We all know that pricing is an extremely powerful profit lever, whereas a small improvement in realized prices can generate more profit than a giant increase in sales. It’s math. It’s fact. It’s axiomatic.

That said, ask 100 CEOs if they’d rather generate 10% more profit through a 1% price improvement or through a 30% increase in sales. Of course, most will say, “I want both by the end of next quarter!” But if they really had to choose, every single one would opt for sales growth. And I suspect that you would, too.

Pricing is clearly very important. As stated earlier, more companies than ever before are investing in improving their pricing capabilities. But you have to keep it in the proper perspective and work to align your efforts with the needs and priorities of the company as a whole.
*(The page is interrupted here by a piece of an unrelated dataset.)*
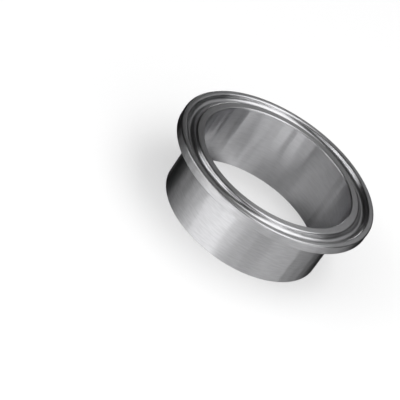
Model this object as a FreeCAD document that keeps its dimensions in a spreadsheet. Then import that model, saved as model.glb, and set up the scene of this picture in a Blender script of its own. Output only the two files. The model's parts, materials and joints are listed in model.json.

3. Demonstrable results are the best resume builders.

One thing true in nearly any profession or career path is that demonstrable results tend to cut through a lot of confusion and uncertainty.

While someone who doesn’t live and breathe pricing may find it difficult to unpack what you do, how you do it, and whether or not you’re actually any good at it, the results you’ve been able to produce are very hard to misinterpret or dismiss.

Tell me you’ve conducted a bunch of pricing analyses, processed hundreds of large bids, and generated segment-specific price matrices, and I might suspect that you know your stuff…probably…maybe.

But show me how you boosted margins by 7% without sacrificing any unit volume, increased RFP win-rates and deal-sizes at the same time, or reduced price exceptions by 25% while actually increasing net contribution, and I’ll have little doubt that you know how generate results…even if I know relatively little about the practice of pricing.

In summary, with companies investing in the future again, there’s never been a better time to be a B2B pricing professional. But while the rising tide will float all boats to some extent, the greatest rewards will go to those who can effectively influence others, support the broader objectives and priorities, and produce results that are obvious to everyone.